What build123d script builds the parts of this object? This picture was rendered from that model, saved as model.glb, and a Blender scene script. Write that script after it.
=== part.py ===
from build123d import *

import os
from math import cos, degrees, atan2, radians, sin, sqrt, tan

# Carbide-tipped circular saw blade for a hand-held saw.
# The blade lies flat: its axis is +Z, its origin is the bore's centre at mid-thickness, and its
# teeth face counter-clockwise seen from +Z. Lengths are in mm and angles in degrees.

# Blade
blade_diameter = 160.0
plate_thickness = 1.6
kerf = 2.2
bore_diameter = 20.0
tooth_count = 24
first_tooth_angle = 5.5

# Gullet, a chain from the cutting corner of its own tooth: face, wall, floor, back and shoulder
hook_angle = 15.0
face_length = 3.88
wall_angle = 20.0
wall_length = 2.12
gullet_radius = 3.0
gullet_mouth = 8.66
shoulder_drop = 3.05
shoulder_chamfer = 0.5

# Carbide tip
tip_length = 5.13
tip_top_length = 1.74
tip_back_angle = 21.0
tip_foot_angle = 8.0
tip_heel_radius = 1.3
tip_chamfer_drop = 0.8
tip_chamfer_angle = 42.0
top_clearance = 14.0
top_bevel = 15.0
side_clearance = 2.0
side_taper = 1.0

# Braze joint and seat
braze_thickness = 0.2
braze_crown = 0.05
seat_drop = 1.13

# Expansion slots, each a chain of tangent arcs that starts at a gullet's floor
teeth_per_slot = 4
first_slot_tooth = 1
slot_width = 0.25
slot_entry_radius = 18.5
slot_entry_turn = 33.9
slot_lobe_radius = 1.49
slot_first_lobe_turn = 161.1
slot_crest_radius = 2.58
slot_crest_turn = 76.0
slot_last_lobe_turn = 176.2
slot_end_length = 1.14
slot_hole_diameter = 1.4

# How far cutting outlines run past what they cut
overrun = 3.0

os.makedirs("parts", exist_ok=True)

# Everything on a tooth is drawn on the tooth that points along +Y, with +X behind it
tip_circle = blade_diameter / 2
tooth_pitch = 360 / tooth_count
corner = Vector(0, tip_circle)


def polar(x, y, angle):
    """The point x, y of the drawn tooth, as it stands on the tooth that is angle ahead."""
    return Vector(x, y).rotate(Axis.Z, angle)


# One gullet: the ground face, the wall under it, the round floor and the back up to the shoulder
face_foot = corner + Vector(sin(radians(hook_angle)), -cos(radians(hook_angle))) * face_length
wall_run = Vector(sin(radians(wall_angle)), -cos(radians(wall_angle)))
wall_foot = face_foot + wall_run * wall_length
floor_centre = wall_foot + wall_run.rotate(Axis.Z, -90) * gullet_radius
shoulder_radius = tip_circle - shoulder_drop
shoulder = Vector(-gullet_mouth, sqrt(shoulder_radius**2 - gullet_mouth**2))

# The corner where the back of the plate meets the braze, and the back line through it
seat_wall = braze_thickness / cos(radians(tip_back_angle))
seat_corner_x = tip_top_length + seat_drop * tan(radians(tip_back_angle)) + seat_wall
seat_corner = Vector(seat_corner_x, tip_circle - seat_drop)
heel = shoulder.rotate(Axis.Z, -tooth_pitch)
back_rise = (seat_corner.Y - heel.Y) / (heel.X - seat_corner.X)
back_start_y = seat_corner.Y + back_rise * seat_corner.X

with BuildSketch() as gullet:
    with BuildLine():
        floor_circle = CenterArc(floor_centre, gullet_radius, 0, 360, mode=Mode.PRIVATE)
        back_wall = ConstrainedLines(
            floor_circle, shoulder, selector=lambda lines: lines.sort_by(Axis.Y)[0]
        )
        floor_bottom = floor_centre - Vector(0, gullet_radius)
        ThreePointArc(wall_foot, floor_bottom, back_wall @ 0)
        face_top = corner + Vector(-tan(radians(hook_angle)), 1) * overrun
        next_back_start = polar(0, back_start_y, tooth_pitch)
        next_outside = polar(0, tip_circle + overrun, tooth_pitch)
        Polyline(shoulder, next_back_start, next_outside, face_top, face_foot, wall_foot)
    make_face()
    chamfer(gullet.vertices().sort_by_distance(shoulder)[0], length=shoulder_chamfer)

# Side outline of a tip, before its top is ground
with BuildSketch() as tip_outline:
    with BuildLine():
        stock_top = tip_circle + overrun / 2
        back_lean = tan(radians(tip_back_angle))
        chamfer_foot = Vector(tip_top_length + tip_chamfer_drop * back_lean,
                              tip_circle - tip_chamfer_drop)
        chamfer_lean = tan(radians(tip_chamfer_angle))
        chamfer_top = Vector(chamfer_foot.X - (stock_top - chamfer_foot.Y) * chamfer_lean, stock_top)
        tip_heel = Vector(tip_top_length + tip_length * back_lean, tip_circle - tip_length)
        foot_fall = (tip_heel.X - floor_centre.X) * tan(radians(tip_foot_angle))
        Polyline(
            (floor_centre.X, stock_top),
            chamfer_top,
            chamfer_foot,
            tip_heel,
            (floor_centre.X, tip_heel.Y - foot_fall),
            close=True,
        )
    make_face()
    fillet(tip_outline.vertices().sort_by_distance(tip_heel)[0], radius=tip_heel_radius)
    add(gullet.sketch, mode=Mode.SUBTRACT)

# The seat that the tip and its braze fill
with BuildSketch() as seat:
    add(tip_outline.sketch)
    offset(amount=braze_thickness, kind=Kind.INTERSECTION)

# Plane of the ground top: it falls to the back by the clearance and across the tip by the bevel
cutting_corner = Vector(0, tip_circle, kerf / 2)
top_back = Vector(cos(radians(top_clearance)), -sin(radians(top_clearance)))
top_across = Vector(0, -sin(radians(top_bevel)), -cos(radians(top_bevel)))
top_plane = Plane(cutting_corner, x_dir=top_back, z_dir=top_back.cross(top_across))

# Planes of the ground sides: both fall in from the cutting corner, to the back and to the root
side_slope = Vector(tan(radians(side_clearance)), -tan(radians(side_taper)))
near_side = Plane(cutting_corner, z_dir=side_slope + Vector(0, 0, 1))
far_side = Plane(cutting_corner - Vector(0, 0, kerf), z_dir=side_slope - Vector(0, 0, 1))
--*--
The task » Using the listing above, reproduce each line without omission.

Output for this task »
What build123d script builds the parts of this object? This picture was rendered from that model, saved as model.glb, and a Blender scene script. Write that script after it.
=== part.py ===
from build123d import *

import os
from math import cos, degrees, atan2, radians, sin, sqrt, tan

# Carbide-tipped circular saw blade for a hand-held saw.
# The blade lies flat: its axis is +Z, its origin is the bore's centre at mid-thickness, and its
# teeth face counter-clockwise seen from +Z. Lengths are in mm and angles in degrees.

# Blade
blade_diameter = 160.0
plate_thickness = 1.6
kerf = 2.2
bore_diameter = 20.0
tooth_count = 24
first_tooth_angle = 5.5

# Gullet, a chain from the cutting corner of its own tooth: face, wall, floor, back and shoulder
hook_angle = 15.0
face_length = 3.88
wall_angle = 20.0
wall_length = 2.12
gullet_radius = 3.0
gullet_mouth = 8.66
shoulder_drop = 3.05
shoulder_chamfer = 0.5

# Carbide tip
tip_length = 5.13
tip_top_length = 1.74
tip_back_angle = 21.0
tip_foot_angle = 8.0
tip_heel_radius = 1.3
tip_chamfer_drop = 0.8
tip_chamfer_angle = 42.0
top_clearance = 14.0
top_bevel = 15.0
side_clearance = 2.0
side_taper = 1.0

# Braze joint and seat
braze_thickness = 0.2
braze_crown = 0.05
seat_drop = 1.13

# Expansion slots, each a chain of tangent arcs that starts at a gullet's floor
teeth_per_slot = 4
first_slot_tooth = 1
slot_width = 0.25
slot_entry_radius = 18.5
slot_entry_turn = 33.9
slot_lobe_radius = 1.49
slot_first_lobe_turn = 161.1
slot_crest_radius = 2.58
slot_crest_turn = 76.0
slot_last_lobe_turn = 176.2
slot_end_length = 1.14
slot_hole_diameter = 1.4

# How far cutting outlines run past what they cut
overrun = 3.0

os.makedirs("parts", exist_ok=True)

# Everything on a tooth is drawn on the tooth that points along +Y, with +X behind it
tip_circle = blade_diameter / 2
tooth_pitch = 360 / tooth_count
corner = Vector(0, tip_circle)


def polar(x, y, angle):
    """The point x, y of the drawn tooth, as it stands on the tooth that is angle ahead."""
    return Vector(x, y).rotate(Axis.Z, angle)


# One gullet: the ground face, the wall under it, the round floor and the back up to the shoulder
face_foot = corner + Vector(sin(radians(hook_angle)), -cos(radians(hook_angle))) * face_length
wall_run = Vector(sin(radians(wall_angle)), -cos(radians(wall_angle)))
wall_foot = face_foot + wall_run * wall_length
floor_centre = wall_foot + wall_run.rotate(Axis.Z, -90) * gullet_radius
shoulder_radius = tip_circle - shoulder_drop
shoulder = Vector(-gullet_mouth, sqrt(shoulder_radius**2 - gullet_mouth**2))

# The corner where the back of the plate meets the braze, and the back line through it
seat_wall = braze_thickness / cos(radians(tip_back_angle))
seat_corner_x = tip_top_length + seat_drop * tan(radians(tip_back_angle)) + seat_wall
seat_corner = Vector(seat_corner_x, tip_circle - seat_drop)
heel = shoulder.rotate(Axis.Z, -tooth_pitch)
back_rise = (seat_corner.Y - heel.Y) / (heel.X - seat_corner.X)
back_start_y = seat_corner.Y + back_rise * seat_corner.X

with BuildSketch() as gullet:
    with BuildLine():
        floor_circle = CenterArc(floor_centre, gullet_radius, 0, 360, mode=Mode.PRIVATE)
        back_wall = ConstrainedLines(
            floor_circle, shoulder, selector=lambda lines: lines.sort_by(Axis.Y)[0]
        )
        floor_bottom = floor_centre - Vector(0, gullet_radius)
        ThreePointArc(wall_foot, floor_bottom, back_wall @ 0)
        face_top = corner + Vector(-tan(radians(hook_angle)), 1) * overrun
        next_back_start = polar(0, back_start_y, tooth_pitch)
        next_outside = polar(0, tip_circle + overrun, tooth_pitch)
        Polyline(shoulder, next_back_start, next_outside, face_top, face_foot, wall_foot)
    make_face()
    chamfer(gullet.vertices().sort_by_distance(shoulder)[0], length=shoulder_chamfer)

# Side outline of a tip, before its top is ground
with BuildSketch() as tip_outline:
    with BuildLine():
        stock_top = tip_circle + overrun / 2
        back_lean = tan(radians(tip_back_angle))
        chamfer_foot = Vector(tip_top_length + tip_chamfer_drop * back_lean,
                              tip_circle - tip_chamfer_drop)
        chamfer_lean = tan(radians(tip_chamfer_angle))
        chamfer_top = Vector(chamfer_foot.X - (stock_top - chamfer_foot.Y) * chamfer_lean, stock_top)
        tip_heel = Vector(tip_top_length + tip_length * back_lean, tip_circle - tip_length)
        foot_fall = (tip_heel.X - floor_centre.X) * tan(radians(tip_foot_angle))
        Polyline(
            (floor_centre.X, stock_top),
            chamfer_top,
            chamfer_foot,
            tip_heel,
            (floor_centre.X, tip_heel.Y - foot_fall),
            close=True,
        )
    make_face()
    fillet(tip_outline.vertices().sort_by_distance(tip_heel)[0], radius=tip_heel_radius)
    add(gullet.sketch, mode=Mode.SUBTRACT)

# The seat that the tip and its braze fill
with BuildSketch() as seat:
    add(tip_outline.sketch)
    offset(amount=braze_thickness, kind=Kind.INTERSECTION)

# Plane of the ground top: it falls to the back by the clearance and across the tip by the bevel
cutting_corner = Vector(0, tip_circle, kerf / 2)
top_back = Vector(cos(radians(top_clearance)), -sin(radians(top_clearance)))
top_across = Vector(0, -sin(radians(top_bevel)), -cos(radians(top_bevel)))
top_plane = Plane(cutting_corner, x_dir=top_back, z_dir=top_back.cross(top_across))

# Planes of the ground sides: both fall in from the cutting corner, to the back and to the root
side_slope = Vector(tan(radians(side_clearance)), -tan(radians(side_taper)))
near_side = Plane(cutting_corner, z_dir=side_slope + Vector(0, 0, 1))
far_side = Plane(cutting_corner - Vector(0, 0, kerf), z_dir=side_slope - Vector(0, 0, 1))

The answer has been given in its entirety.